COSS Network Statement: Climate

The national, state and territory Councils of Social Service advocate to end poverty, inequality and exclusion, and to create an Australia where everyone participates in and benefits from social and economic life, and can exercise their human rights.

Climate change and a slow, poorly managed transition to zero net emissions is a major threat to achieving our vision.

Climate change is not only a threat to our environment, it threatens people’s homes, livelihoods, health, quality of life, employment and increases risks and burdens for future generations. It is a social justice and intergenerational equity issue.

Climate change hits people living on low incomes or experiencing disadvantage first and hardest. They have the fewest protections from climate change impacts and live in the most affected places. People with fewer resources and capabilities have less money, choice, power and social connections to cope, adapt or recover. Failing to halt climate change will cause greater poverty and inequality in the future.

People who experience poverty and disadvantage are also worse off if the transition to a clean economy is poorly managed and inequitable. This is because they always pay disproportionately more of their incomes on essential services and have less choice and control to reduce costs.

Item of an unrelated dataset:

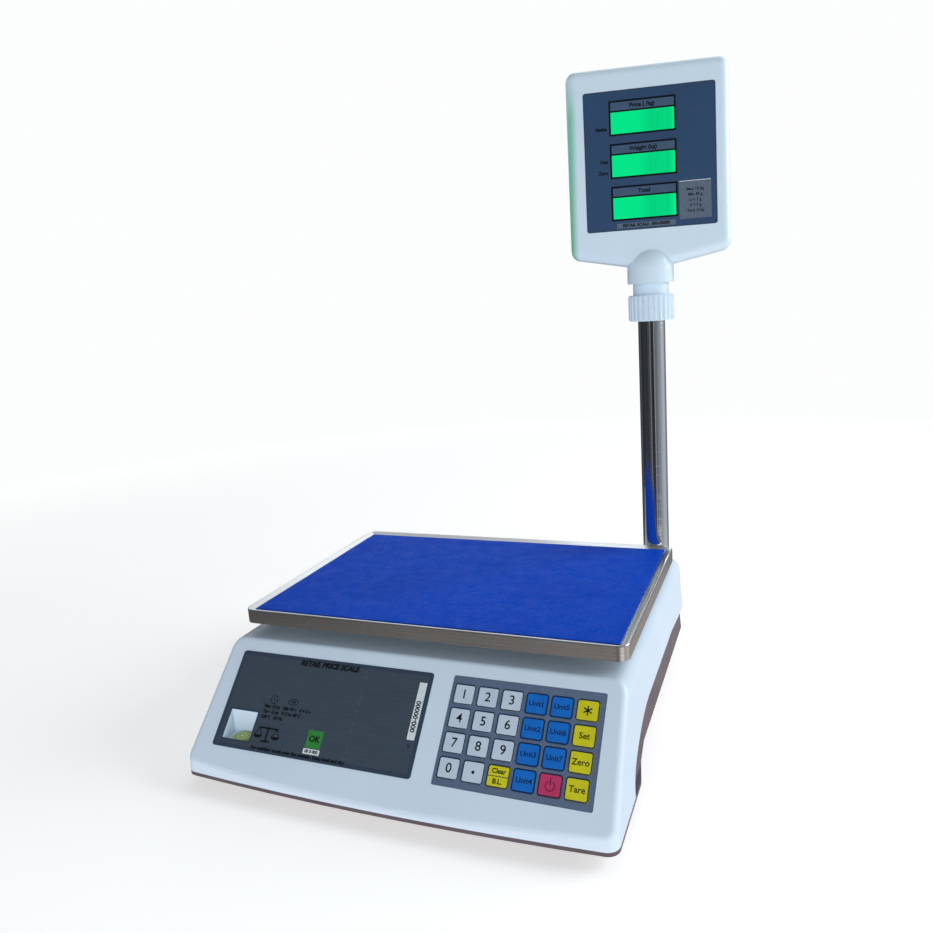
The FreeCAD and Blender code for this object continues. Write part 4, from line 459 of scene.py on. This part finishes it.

Australia has committed to achieving the Paris Agreement to limit global temperate increases to well below 2 degrees Celsius and pursue 1.5 degrees. As a developed nation, we have a responsibility to lead by responding more rapidly than less developed countries. Australia is currently not on track to meet this goal.

Principles

The Councils of Social Service agree on the following principles to respond to climate change:

  1. Australia must act to limit global warming to 1.5 degrees. Based on the available evidence, this means reducing our net domestic emissions to zero before 2050 and by at least 45% on 2005 levels by 2030. Based on the available evidence, delaying action now will require faster, more expensive and more disruptive change in the future, while heightening risks of more dangerous climate change.
  2. Climate change is already occurring, and more change is already locked in. We must protect people from the impacts of climate change, including by building climate resilient communities.
  3. Australia’s response to climate change should support a more just, inclusive, equitable and sustainable nation. This will require tailoring our responses to the individual needs of people and communities, so they can be resilient to change and thrive in the future.
  4. Taken together, policies to achieve zero net domestic emissions must be enduring,
    operate across the whole economy, and not impose unnecessary costs.
  5. Any costs incurred in responding to climate change must be allocated equitably, ensuring that people on low incomes are not financially worse off, and ideally are better off.
  6. Governments, businesses, the not-for-profit sector, and the community each have a role in responding to climate change. Community sector organisations must be supported to reduce their emissions and improve their resilience to better support vulnerable people.
Priority Policy Changes

The Councils of Social Service have identified the following policy changes as a high priority:

  1. Plan a smooth transition to an affordable clean energy system — Our energy system has the greatest capacity to reduce emissions rapidly using current technology, and must be prioritised for fast, early emissions reductions. Energy costs are disproportionately higher for people on low incomes or experiencing disadvantage, who have least capacity to reduce their energy use. These people must be protected from additional hardship because of increased costs during the transition, and supported to reduce their energy bills.
  2. Ensure a just transition — Some people and communities will experience negative effects from our response to climate change, such as those depending heavily on burning or extracting fossil fuels. Successful transition plans must be place-based, and include developing new economic opportunities, and the skills and support to exploit them.
  3. Provide equitable incomes to improve people’s quality of life — Three million Australians live in poverty, and many cannot provide for essential needs, including food, housing, energy, healthcare and protection from climate change impacts. To meaningfully manage the transition and support resilience, social security payments must increase to meet an adequate standard of living.
  4. Ensure people live in affordable, quality homes — More affordable, accessible and good quality homes must be provided, including by improving their energy efficiency and thermal comfort to reduce energy use and costs, and increase resilience to climate change impacts.
  5. Provide affordable, sustainable transport options — Transport contributes to Australia’s emissions, imposes costs on people on low incomes and experiencing disadvantage, and is essential for people’s access to social and economic opportunities. Expanding affordable, sustainable mobility options, like public and active transport, lowers costs, improves health and reduces emissions.
  6. Protect people’s wellbeing and promote their resilience — People on low incomes and experiencing disadvantage struggle the most to cope, adapt and recover from climate change impacts. Their needs must be incorporated into national and local climate change adaptation, resilience and emergency management strategies, including a focus on health, inclusion, communication, and recovery services. Enabling Aboriginal and Torres Strait Islander people to continue to live on or near their traditional lands should also be incorporated in climate adaptation strategies and programs, as well as acknowledging the crucial role Aboriginal and Torres Strait Islander people play in reducing emissions and climate change impacts.
  7. Help community organisations respond to climate change — Community sector organisations play a critical role in disaster preparedness, management and recovery, especially for vulnerable people, but are highly vulnerable to extreme weather events. They must be supported to reduce emissions and improve organisational resilience to better provide help in times of need.